Mariella Hudson’s Forts, directed by Paul Lichtenstern and acted by Alex Hewitt and James Thomson, owed a considerable debt to the Harold Pinter of say, The Hothouse, but also quietly took its own distinctive and confident way. The audience was arranged around the perimeter of the Economics Faculty room, presenting the office of a business where a male middle-manager tries to persuade his female subordinate to prepare for a terrorist attack. The woman, rather like Ruth in The Homecoming, unexpectedly turns out to have ideas of her own, which involve the removal of clothes. The play, which looks as though it is going to be a satire against the War on Terror, isn’t. In its refusal to take a political stance it pays handsome tribute to a certain type of politically-reserved, enigmatically-meaningful, modernism.
Dear & Hello Poem was, on the night I went, the finale. Celestia Anstruther and Paula Erizanu’s fiercely exuberant and ambitious avant-garde work brought together Millie Chipperfield, Keegan Creighton, Alex Hewitt, Tosca Lloyd, Thomas Schafranek, and James Thomson in synchronised and less-than-synchronised dance, the deconstruction of language, the enactment of communality, and the putting under an absurdist lens of the questionable transition from childhood to adulthood.

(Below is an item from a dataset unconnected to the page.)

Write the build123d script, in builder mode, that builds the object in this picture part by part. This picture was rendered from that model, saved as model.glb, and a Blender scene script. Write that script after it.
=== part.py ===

As such, this play was the one that was most about being an undergraduate; about doing things such as writing, producing and acting a play in almost no time with people you have only known for a year or a week. It was partly Millie Chipperfield’s presence, and partly the play’s absurdism that reminded me of the shortened version of Ionescu’s The Bald Prima Donna which was one of the first dramatic productions put on at NCH. But that play did not have this play’s concentration on youth.
And thus the College, like its students, and like their drama society, has been growing up with great self-reflectiveness. And fast.